The hardest part would be to know how to identify individual locks. The
easiest would probably be to just mask in a parts of the lwlock address
(e.g. shift it right by INTALIGN, and then mask in the result into the
eventId). That seems a bit unsatisfying.

We could probably do a bit better: We could just store the information about
tranche / offset within tranche at LWLockInitialize() time, instead of
computing something just before waiting.  While LWLock.tranche is only 16bits
right now, the following two bytes are currently padding...

That'd allow us to have proper numerical identification for nearly all
tranches, without needing to go back to the complexity of having tranches
specify base & stride.

Even more API churn around lwlock initialization isn't desirable :(, but we
could just add a LWLockInitializeIdentified() or such.


Greetings,

Andres Freund

Re: Improving LWLock wait events

From

Craig Ringer

Date:

23 December 2020, 07:51:50

On Mon, 21 Dec 2020 at 05:27, Andres Freund <andres@anarazel.de> wrote:

Hi,

The current wait events are already pretty useful. But I think we could
make them more informative without adding real runtime overhead.

All 1-3 sound pretty sensible to me.

I also think there's a 4, but I think the tradeoffs are a bit more
complicated:

4) For a few types of lwlock just knowing the tranche isn't
sufficient. E.g. knowing whether it's one or different buffer mapping locks
are being waited on is important to judge contention.

I've struggled with this quite a bit myself.

In particular, for tools that validate acquire-ordering safety it's desirable to be able to identify a specific lock in a backend-independent way.

The hardest part would be to know how to identify individual locks. The
easiest would probably be to just mask in a parts of the lwlock address
(e.g. shift it right by INTALIGN, and then mask in the result into the
eventId). That seems a bit unsatisfying.

It also won't work reliably for locks in dsm segments, since the lock can be mapped to a different address in different backends.

We could probably do a bit better: We could just store the information about
tranche / offset within tranche at LWLockInitialize() time, instead of
computing something just before waiting. While LWLock.tranche is only 16bits
right now, the following two bytes are currently padding...

That'd allow us to have proper numerical identification for nearly all
tranches, without needing to go back to the complexity of having tranches
specify base & stride.

That sounds appealing. It'd work for any lock in MainLWLockArray - all built-in individual LWLocks, LWTRANCHE_BUFFER_MAPPING, LWTRANCHE_LOCK_MANAGER, LWTRANCHE_PREDICATE_LOCK_MANAGER, any lock allocated by RequestNamedLWLockTranche().
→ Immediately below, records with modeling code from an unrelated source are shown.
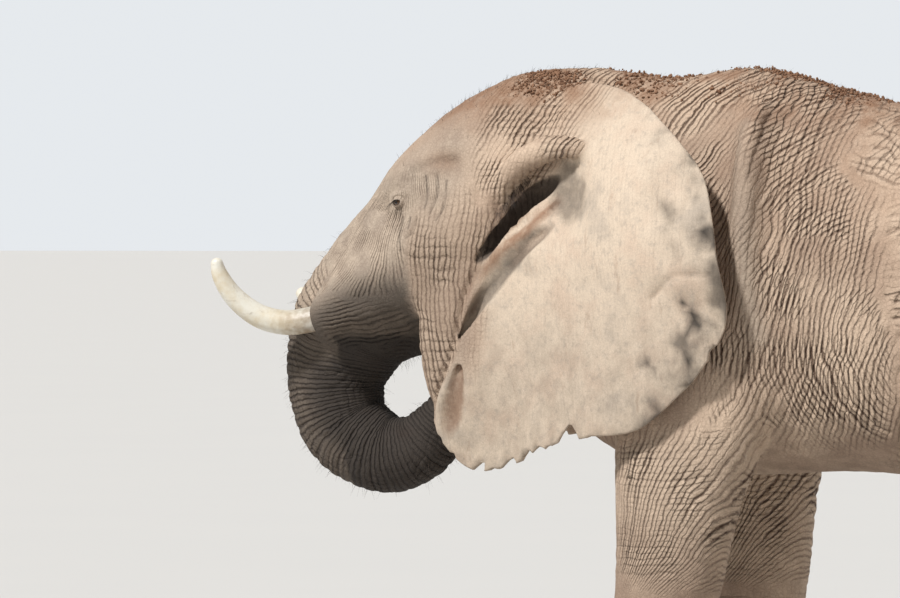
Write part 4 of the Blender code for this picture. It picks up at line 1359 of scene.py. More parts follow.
def skin_material(look):
    """Skin coloured by its marks, with fine lines along the folds and a net of cracks over all of it; shade
    is painted into the grooves and cracks, and highlight with dust onto the ridges.
    """

    def fill(w):
        folds = w.node("Attribute", attribute_name="folds")
        marks = w.node("Attribute", attribute_name="marks")
        phases = w.node("SeparateColor", {0: folds.outputs["Color"]}).outputs
        shares = w.node("SeparateColor", {0: marks.outputs["Color"]}).outputs
        dark_and_shade_share = marks.outputs["Alpha"]
        main = {"Vector": w.place, "Phase": phases[0], "Depth": phases[1]}
        main = used(w, "Skin Fold", fold_group, main)
        cross = {"Vector": w.place, "Phase": phases[2], "Depth": folds.outputs["Alpha"], "Narrow": 4.0}
        cross = used(w, "Skin Fold", fold_group, cross)
        cracks = used(w, "Skin Cracks", crack_group, {"Vector": w.place, "Scale": 55.0, "Width": 0.22})
        broad = w.noise(w.place, 1.6, 3.0, 0.55)
        mottle = w.noise(w.place, 14.0, 4.0, 0.6)
        grain = w.noise(w.place, 160.0, 3.0, 0.6)

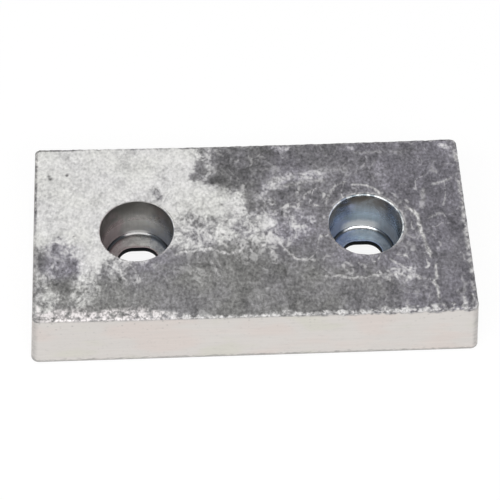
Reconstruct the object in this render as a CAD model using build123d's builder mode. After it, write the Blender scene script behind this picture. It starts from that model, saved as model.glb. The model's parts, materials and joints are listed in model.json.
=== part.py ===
from build123d import *
import math
import os

# Sacrificial anode for a hull: one cast block with two pressed steel cups cast into it.
# It is bolted on by two studs, whose nuts sit in the cups.
#
# Millimetres. The origin is the middle of the back face, which lies against the hull.
# +X runs along the block, +Y across it, and +Z points out of the front face, which faces the sea.

# ---- Cast block ----
block_length = 200.0          # along the back face
block_width = 100.0           # along the back face
block_height = 30.0           # at the two ends, where the front face is highest
side_draft = 5.0              # degrees that each side leans in towards the front face
back_corner_radius = 3.5      # upright corners, where they meet the back face
front_corner_radius = 2.5     # upright corners, where they meet the front face
back_edge_radius = 1.5
front_edge_radius = 0.9
dish_depth = 1.0              # how far the front face has sunk at mid-length, as the metal shrank

# ---- Studs ----
stud_pitch = 103.0
stud_diameter = 12.0
stud_clearance = 2.0          # between a stud and the sides of its slot, over both sides
stud_travel = 4.5             # how far a stud may lie from its nominal place, end to end

# ---- Pressed steel cups ----
sheet_thickness = 3.0
mouth_radius = 16.5           # inside the rim
wall_taper = 1.9              # degrees that the wall leans in towards the floor
knuckle_radius = 2.0          # inside, where the wall turns into the floor
rim_land = 1.0                # flat ring left on the rim, inside its bevel
punch_radius = 0.6            # edge of the slot that the punch went in at
cup_standoff = 3.6            # from the back face to the underside of a cup

# ---- Stud recesses in the back face ----
recess_lap = 1.0              # ring of a cup's flat underside that the casting covers
recess_draft = 8.0            # degrees
recess_edge_radius = 0.8

# ---- Worked out ----
face_inset = block_height * math.tan(math.radians(side_draft))
face_length = block_length - 2 * face_inset
face_width = block_width - 2 * face_inset
cup_centres = {"left": -stud_pitch / 2, "right": stud_pitch / 2}

# The front face is part of a wide cylinder that passes through both ends and the lowest line.
dish_radius = ((face_length / 2) ** 2 + dish_depth ** 2) / (2 * dish_depth)


def front_height(x):
    """Height of the dished front face above the back face, at a distance x from mid-length."""
    return block_height - dish_depth + dish_radius - math.sqrt(dish_radius ** 2 - x ** 2)


# A cup's rim stands level with the front face at the cup's own centre.
rim_height = front_height(stud_pitch / 2)
cup_depth = rim_height - cup_standoff
rim_radius = mouth_radius + sheet_thickness / math.cos(math.radians(wall_taper))
rim_bevel = rim_radius - mouth_radius - rim_land
outer_knuckle_radius = knuckle_radius + sheet_thickness

# The flat part of a cup's underside ends where the outer knuckle starts.
knuckle_reach = outer_knuckle_radius * math.tan(math.radians(90 - wall_taper) / 2)
underside_radius = rim_radius - cup_depth * math.tan(math.radians(wall_taper)) - knuckle_reach
recess_radius = underside_radius - recess_lap

slot_width = stud_diameter + stud_clearance
slot_length = slot_width + stud_travel


def bowl(centre, radius, depth, knuckle, bevel=0.0):
    """A solid round bowl form at x = centre, hanging from the rim's height with tapered walls.

    radius is at the rim, knuckle rounds the corner where the wall turns into the floor, and
    bevel cuts that much off the rim's outer edge.
    """
    floor_radius = radius - depth * math.tan(math.radians(wall_taper))
    with BuildPart() as form:
        with BuildSketch(Plane((centre, 0, rim_height), x_dir=(1, 0, 0), z_dir=(0, -1, 0))) as section:
            with BuildLine():
                Polyline((0, 0), (0, -depth), (floor_radius, -depth), (radius, 0), close=True)
            make_face()
            outermost = section.vertices().sort_by(Axis.X)[-2:].sort_by(Axis.Y)
            fillet(outermost[0], radius=knuckle)
            if bevel:
                chamfer(section.vertices().sort_by(Axis.X)[-1], length=bevel)
        revolve(axis=Axis((centre, 0, 0), (0, 0, 1)))
    return form.part


def cup_outside(centre):
    """The outside of the cup at x = centre, with its bevelled rim and no hollow yet.

    A cup and its seat in the casting both come from this form, so steel and cast metal meet.
    """
    return bowl(centre, rim_radius, cup_depth, outer_knuckle_radius, bevel=rim_bevel)


os.makedirs("parts", exist_ok=True)

# Cups: pressed from sheet, so floor and wall are one thickness. The cast metal closes over
# the bevelled rim and so keeps a cup in its seat.
for side, centre in cup_centres.items():
    with BuildPart() as insert_cup:
        add(cup_outside(centre))
        add(bowl(centre, mouth_radius, cup_depth - sheet_thickness, knuckle_radius), mode=Mode.SUBTRACT)
        with BuildSketch(Plane((centre, 0, cup_standoff))):
            SlotOverall(slot_length, slot_width)
        extrude(amount=sheet_thickness, mode=Mode.SUBTRACT)
        # The punch drew the sheet in a little round the slot's upper edge.
        cup_floor = insert_cup.faces().filter_by(Axis.Z).sort_by(Axis.Z)[1]
        fillet(cup_floor.inner_wires().edges(), radius=punch_radius)
    insert_cup.part.label = f"insert_cup_{side}"
    export_step(insert_cup.part, f"parts/insert_cup_{side}.step")

# Casting: a tapered block whose front face has sunk along its length.
with BuildPart() as anode_casting:
    with BuildSketch():
        RectangleRounded(block_length, block_width, back_corner_radius)
    with BuildSketch(Plane.XY.offset(block_height)):
        RectangleRounded(face_length, face_width, front_corner_radius)
    loft(ruled=True)

    with BuildSketch(Plane.XZ):
        with BuildLine():
            left_end = (-face_length / 2, block_height)
            right_end = (face_length / 2, block_height)
            ThreePointArc(left_end, (0, block_height - dish_depth), right_end)
            Line(right_end, left_end)
        make_face()
    extrude(amount=block_width, both=True, mode=Mode.SUBTRACT)

    fillet(anode_casting.faces().sort_by(Axis.Z)[-1].edges(), radius=front_edge_radius)
    fillet(anode_casting.faces().sort_by(Axis.Z)[0].edges(), radius=back_edge_radius)

    for centre in cup_centres.values():
        # Seat: the bevelled form of a cup, and the way up from its rim to the front face.
        add(cup_outside(centre), mode=Mode.SUBTRACT)
        with BuildSketch(Plane((centre, 0, rim_height))):
            Circle(mouth_radius + rim_land)
        extrude(amount=dish_depth, mode=Mode.SUBTRACT)

        # Recess for the stud's foot, from the back face up to the underside of the cup.
        with BuildSketch(Plane((centre, 0, cup_standoff))):
            Circle(recess_radius)
        extrude(amount=-cup_standoff, taper=-recess_draft, mode=Mode.SUBTRACT)

    back_face = anode_casting.faces().sort_by(Axis.Z)[0]
    fillet(back_face.inner_wires().edges(), radius=recess_edge_radius)
anode_casting.part.label = "anode_casting"
export_step(anode_casting.part, "parts/anode_casting.step")
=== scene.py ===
"""Looks of a bolt-on sacrificial anode: a cast block that holds two zinc plated steel cups.

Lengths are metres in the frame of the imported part: +X runs along the block, +Y across it, and
+Z points out of the wear face.
"""

import json
import logging
import math
from dataclasses import dataclass, field
from enum import Enum
from typing import Sequence

import bmesh
import bpy
import numpy as np
from mathutils import Matrix, Vector


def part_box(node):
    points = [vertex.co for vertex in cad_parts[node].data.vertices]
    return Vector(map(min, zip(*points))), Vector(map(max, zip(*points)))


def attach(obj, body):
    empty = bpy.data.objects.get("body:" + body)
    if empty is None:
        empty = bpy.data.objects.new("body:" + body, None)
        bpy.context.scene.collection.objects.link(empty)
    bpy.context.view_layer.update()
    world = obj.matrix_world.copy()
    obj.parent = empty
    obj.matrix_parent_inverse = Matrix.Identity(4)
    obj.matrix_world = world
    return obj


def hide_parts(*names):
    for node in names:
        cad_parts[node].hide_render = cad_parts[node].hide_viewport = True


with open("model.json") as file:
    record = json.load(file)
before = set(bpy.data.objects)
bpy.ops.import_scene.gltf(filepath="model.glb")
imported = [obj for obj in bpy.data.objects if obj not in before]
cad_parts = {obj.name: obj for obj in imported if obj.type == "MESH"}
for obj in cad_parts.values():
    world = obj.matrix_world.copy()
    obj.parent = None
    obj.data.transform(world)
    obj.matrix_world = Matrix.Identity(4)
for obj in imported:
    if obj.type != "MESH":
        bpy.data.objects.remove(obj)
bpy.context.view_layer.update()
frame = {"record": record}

log = logging.getLogger("anode")

MM = 0.001
BODY = "root"
FRAME_SIDE = 500        # pixels along each side of the render
SENSOR_WIDTH = 36.0     # millimetres
WELD_GAP = 0.002 * MM   # points closer than this become one

Colour = tuple[float, float, float]
Path = tuple[tuple[float, float], ...]
Masks = dict[str, np.ndarray | float]
Numbers = np.ndarray | float


# --------------------------------------------------------------------------- arrays

def smoothstep(low: float, high: float, value: Numbers) -> Numbers:
    """0 at low, 1 at high, and 3t^2 - 2t^3 of the way t between them."""
    t = np.clip((value - low) / (high - low), 0.0, 1.0)
    return t * t * (3.0 - 2.0 * t)


def fall(low: float, high: float, value: Numbers) -> Numbers:
    """1 at low and 0 at high, by a smoothstep."""
    return 1 - smoothstep(low, high, value)


def mix(a: Numbers, b: Numbers, share: Numbers) -> Numbers:
    """The share b of b and the rest of a."""
    return a + (b - a) * share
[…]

Some of the other tranches allocate locks in contiguous fixed blocks or in ways that would let them maintain a counter.

We'd need some kind of "unknown" placeholder value for LWLocks where that doesn't make sense, though, like most locks allocated by callers that make their own LWLockNewTrancheId() call and locks in some of the built-in tranches not allocated in MainLWLockArray.

So I suggest retaining the current LWLockInitialize() and making it a wrapper for LWLockInitializeWithIndex() or similar. Use a 1-index and keep 0 as unknown, or use 0-index and use (max-1) as unknown.

Re: Improving LWLock wait events

From

Craig Ringer

Date:

23 December 2020, 07:56:32

On Wed, 23 Dec 2020 at 15:51, Craig Ringer <craig.ringer@enterprisedb.com> wrote:

I've struggled with this quite a bit myself.

By the way, I sent in a patch to enhance the static tracepoints available for LWLocks. See https://www.postgresql.org/message-id/CAGRY4nxJo+-HCC2i5H93ttSZ4gZO-FSddCwvkb-qAfQ1zdXd1w@mail.gmail.com .

It'd benefit significantly from the sort of changes you mentioned in #4. For most purposes I've been able to just use the raw LWLock* but having a nice neat (tranche,index) value would be ideal.

The trace patch has helped me identify some excessively long LWLock waits in tools I work on. I'll share another of the systemtap scripts I used with it soon.